### Written request
Within the data that follows, set down exactly the lines from the one containing "thickness_dial(root)" through the one containing "for node in", both ends included.

### Provided data
■ ■ ■ ■ ■

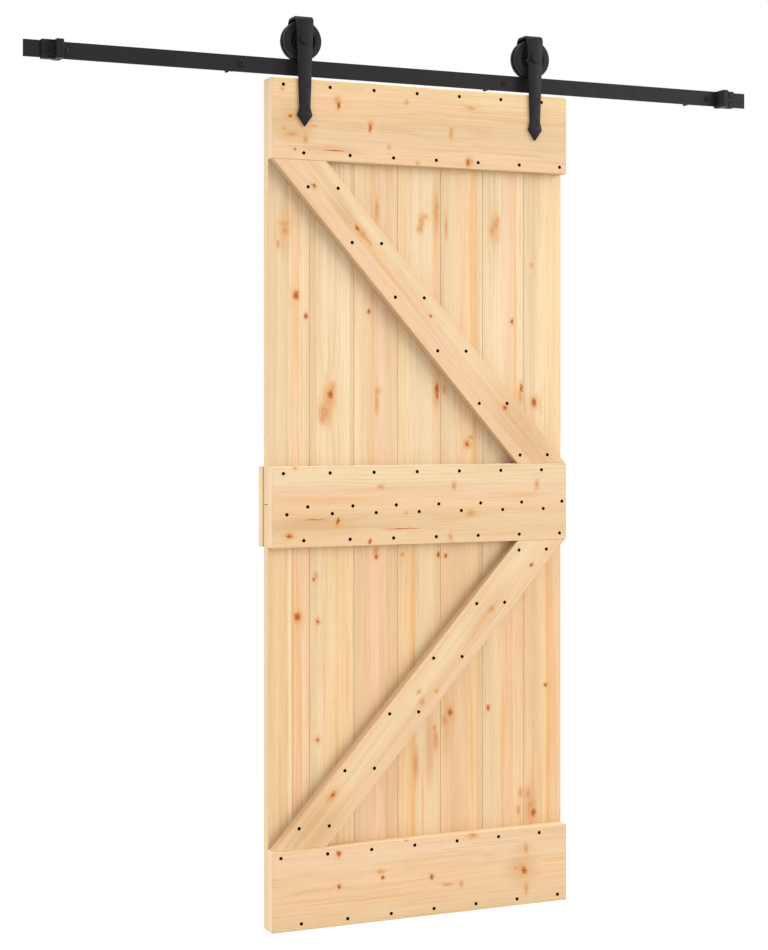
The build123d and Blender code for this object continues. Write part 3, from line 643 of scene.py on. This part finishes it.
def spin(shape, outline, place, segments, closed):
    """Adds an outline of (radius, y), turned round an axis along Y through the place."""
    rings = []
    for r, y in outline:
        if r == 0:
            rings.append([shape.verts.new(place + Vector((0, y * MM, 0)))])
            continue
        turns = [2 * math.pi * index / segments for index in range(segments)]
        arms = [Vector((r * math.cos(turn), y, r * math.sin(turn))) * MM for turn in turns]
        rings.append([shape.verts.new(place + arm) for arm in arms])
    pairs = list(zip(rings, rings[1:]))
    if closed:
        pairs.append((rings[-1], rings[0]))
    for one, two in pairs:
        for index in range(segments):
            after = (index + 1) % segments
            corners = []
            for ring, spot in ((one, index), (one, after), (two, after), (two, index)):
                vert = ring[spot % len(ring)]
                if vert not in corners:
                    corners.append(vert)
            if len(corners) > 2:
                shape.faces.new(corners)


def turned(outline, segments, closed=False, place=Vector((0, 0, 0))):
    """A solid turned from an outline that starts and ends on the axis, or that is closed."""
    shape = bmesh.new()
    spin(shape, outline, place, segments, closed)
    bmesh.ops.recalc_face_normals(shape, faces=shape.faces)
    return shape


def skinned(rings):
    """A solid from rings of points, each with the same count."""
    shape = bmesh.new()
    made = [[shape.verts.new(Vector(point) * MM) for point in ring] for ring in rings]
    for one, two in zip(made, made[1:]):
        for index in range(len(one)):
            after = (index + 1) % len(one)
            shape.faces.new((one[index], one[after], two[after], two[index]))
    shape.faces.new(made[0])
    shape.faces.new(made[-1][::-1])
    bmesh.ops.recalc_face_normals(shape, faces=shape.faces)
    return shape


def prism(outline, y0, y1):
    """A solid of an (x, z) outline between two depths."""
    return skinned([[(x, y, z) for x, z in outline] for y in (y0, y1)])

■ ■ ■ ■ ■

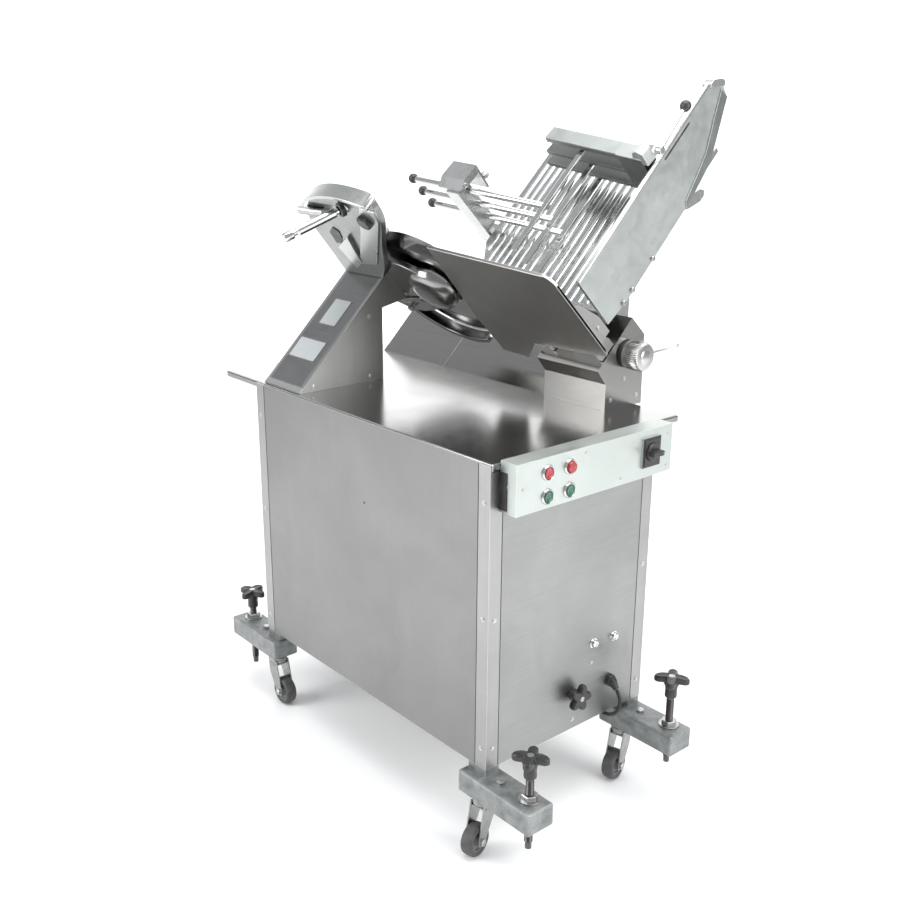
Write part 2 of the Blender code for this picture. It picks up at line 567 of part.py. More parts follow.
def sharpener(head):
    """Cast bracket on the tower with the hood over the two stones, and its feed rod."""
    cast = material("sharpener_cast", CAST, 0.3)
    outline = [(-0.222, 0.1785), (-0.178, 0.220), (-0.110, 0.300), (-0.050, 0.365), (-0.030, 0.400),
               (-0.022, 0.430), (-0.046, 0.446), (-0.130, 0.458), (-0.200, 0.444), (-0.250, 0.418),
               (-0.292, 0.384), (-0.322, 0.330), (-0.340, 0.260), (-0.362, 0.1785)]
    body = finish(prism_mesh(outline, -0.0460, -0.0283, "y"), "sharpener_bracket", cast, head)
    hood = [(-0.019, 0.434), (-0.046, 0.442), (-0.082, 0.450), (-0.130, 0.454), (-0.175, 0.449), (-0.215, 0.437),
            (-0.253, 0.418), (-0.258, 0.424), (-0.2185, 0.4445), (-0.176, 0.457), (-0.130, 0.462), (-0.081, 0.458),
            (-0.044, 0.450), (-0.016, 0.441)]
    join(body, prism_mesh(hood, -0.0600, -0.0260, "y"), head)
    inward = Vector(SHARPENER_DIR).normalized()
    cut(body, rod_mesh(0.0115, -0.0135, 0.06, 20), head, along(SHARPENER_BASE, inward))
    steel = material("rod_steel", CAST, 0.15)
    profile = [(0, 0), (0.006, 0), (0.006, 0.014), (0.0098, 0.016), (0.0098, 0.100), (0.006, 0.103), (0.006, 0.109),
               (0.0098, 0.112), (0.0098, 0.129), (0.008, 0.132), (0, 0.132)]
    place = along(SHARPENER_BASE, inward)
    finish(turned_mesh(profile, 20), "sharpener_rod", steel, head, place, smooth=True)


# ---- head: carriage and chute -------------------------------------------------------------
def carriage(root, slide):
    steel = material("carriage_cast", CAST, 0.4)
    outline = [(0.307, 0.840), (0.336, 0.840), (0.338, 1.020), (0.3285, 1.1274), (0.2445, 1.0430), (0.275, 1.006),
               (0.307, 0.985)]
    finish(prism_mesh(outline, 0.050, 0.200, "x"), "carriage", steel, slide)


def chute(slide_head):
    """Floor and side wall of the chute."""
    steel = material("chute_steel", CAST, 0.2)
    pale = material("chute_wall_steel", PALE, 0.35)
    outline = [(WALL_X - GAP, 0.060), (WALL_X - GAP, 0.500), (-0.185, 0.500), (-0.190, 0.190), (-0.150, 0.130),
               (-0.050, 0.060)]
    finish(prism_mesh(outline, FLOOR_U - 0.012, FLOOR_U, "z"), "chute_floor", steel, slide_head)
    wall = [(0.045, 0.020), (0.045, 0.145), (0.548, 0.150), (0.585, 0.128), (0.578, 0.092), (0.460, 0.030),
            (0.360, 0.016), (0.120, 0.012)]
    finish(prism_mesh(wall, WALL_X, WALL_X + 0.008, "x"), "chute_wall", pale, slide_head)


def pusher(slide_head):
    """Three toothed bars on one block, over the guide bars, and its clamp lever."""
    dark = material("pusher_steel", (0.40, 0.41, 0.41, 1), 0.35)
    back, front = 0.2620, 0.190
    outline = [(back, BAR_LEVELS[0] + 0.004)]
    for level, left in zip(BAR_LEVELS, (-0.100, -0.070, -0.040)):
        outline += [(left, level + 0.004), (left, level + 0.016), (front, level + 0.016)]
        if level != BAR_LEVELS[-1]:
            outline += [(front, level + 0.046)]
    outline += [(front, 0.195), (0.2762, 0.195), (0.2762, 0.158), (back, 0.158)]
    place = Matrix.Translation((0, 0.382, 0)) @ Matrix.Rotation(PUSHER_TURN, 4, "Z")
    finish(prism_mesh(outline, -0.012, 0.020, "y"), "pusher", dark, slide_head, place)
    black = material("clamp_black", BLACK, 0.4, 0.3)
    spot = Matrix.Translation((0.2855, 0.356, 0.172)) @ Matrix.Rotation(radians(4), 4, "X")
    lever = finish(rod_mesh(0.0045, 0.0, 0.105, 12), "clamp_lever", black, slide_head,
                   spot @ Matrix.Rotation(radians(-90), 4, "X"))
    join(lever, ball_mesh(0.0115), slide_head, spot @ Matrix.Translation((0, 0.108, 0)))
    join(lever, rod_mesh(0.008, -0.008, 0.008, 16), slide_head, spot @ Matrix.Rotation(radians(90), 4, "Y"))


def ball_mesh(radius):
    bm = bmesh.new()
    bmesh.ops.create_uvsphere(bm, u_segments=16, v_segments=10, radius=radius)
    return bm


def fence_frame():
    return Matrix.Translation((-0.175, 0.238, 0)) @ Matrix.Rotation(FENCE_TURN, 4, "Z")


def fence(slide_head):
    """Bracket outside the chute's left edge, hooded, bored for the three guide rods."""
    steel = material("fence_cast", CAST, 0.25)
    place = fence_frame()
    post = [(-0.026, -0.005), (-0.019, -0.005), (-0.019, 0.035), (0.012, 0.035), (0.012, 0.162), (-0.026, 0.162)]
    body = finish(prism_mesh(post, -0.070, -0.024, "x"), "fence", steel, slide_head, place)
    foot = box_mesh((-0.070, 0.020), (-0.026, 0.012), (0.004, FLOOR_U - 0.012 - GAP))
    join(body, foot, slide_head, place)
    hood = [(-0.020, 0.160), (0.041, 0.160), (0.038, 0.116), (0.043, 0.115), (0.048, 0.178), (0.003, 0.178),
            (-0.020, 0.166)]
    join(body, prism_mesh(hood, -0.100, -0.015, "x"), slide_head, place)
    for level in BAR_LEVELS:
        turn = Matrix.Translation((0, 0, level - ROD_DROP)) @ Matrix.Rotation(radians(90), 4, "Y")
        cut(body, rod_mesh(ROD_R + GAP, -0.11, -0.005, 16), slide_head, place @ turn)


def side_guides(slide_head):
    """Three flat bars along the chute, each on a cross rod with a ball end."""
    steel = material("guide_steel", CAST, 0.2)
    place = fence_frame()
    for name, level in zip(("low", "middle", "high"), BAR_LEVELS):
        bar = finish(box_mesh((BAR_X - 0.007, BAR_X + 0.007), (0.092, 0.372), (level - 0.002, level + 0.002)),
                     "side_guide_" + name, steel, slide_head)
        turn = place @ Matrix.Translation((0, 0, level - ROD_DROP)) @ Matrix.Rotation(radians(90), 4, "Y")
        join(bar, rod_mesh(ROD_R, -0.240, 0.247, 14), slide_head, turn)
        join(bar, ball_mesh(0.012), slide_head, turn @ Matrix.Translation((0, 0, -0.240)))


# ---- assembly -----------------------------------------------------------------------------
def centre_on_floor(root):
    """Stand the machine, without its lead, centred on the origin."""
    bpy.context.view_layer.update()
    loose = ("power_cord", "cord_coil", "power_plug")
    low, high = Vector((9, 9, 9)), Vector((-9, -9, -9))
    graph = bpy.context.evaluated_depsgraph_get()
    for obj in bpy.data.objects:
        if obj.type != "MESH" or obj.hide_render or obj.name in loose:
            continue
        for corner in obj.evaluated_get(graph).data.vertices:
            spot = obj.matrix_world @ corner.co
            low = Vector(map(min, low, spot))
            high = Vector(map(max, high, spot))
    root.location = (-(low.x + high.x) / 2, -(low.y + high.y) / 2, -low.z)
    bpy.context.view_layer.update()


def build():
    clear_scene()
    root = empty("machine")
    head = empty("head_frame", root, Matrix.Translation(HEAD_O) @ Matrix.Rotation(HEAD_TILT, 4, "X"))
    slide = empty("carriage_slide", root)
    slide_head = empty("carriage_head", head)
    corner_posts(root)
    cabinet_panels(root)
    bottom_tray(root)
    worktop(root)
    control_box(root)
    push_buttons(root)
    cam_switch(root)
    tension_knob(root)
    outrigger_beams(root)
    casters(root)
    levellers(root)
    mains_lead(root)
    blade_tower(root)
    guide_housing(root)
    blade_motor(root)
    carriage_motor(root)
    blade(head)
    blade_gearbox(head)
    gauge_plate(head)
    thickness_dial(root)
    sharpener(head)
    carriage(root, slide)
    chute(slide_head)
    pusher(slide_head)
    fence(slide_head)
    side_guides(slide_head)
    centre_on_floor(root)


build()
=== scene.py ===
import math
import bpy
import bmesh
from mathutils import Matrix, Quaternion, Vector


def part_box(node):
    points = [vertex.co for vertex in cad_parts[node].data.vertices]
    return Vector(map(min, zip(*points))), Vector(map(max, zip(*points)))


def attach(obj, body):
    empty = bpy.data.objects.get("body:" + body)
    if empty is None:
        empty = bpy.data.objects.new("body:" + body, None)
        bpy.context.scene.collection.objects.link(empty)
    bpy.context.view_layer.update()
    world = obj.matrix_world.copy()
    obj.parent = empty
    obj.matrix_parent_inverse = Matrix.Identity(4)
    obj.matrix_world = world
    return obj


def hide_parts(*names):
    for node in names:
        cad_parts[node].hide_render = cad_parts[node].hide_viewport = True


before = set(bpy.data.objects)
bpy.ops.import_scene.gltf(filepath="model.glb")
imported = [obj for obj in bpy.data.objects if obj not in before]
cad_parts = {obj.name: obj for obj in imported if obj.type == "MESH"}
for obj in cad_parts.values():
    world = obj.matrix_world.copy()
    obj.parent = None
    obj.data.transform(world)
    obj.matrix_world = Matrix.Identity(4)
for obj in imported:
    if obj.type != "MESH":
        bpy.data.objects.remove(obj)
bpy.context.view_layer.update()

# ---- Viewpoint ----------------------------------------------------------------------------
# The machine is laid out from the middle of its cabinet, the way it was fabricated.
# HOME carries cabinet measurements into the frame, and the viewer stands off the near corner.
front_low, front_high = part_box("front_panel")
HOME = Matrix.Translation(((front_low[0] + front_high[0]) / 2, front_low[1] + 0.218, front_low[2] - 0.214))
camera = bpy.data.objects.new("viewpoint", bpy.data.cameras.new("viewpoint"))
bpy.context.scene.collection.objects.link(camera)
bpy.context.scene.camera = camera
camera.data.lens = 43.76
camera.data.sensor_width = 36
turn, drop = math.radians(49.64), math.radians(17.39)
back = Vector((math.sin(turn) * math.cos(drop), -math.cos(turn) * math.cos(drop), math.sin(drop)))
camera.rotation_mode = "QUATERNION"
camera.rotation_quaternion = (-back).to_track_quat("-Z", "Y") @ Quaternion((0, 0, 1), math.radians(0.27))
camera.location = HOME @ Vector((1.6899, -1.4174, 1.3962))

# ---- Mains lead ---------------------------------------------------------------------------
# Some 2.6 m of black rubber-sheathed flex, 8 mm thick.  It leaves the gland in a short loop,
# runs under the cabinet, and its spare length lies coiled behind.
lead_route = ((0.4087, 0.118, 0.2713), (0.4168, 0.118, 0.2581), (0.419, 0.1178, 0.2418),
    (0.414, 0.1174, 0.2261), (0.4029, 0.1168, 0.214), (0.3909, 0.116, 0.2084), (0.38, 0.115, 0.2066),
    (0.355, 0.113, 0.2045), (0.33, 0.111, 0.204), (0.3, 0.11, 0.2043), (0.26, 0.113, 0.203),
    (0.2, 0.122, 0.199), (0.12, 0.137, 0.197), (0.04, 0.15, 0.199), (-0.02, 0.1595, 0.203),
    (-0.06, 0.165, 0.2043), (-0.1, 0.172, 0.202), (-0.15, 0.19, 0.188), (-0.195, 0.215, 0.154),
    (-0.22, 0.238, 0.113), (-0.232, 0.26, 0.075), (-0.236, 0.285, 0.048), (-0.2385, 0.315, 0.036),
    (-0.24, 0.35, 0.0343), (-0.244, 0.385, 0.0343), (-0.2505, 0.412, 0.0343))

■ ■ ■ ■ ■

### Reply
    thickness_dial(root)
    sharpener(head)
    carriage(root, slide)
    chute(slide_head)
    pusher(slide_head)
    fence(slide_head)
    side_guides(slide_head)
    centre_on_floor(root)


build()
=== scene.py ===
import math
import bpy
import bmesh
from mathutils import Matrix, Quaternion, Vector


def part_box(node):
    points = [vertex.co for vertex in cad_parts[node].data.vertices]
    return Vector(map(min, zip(*points))), Vector(map(max, zip(*points)))


def attach(obj, body):
    empty = bpy.data.objects.get("body:" + body)
    if empty is None:
        empty = bpy.data.objects.new("body:" + body, None)
        bpy.context.scene.collection.objects.link(empty)
    bpy.context.view_layer.update()
    world = obj.matrix_world.copy()
    obj.parent = empty
    obj.matrix_parent_inverse = Matrix.Identity(4)
    obj.matrix_world = world
    return obj


def hide_parts(*names):
    for node in names:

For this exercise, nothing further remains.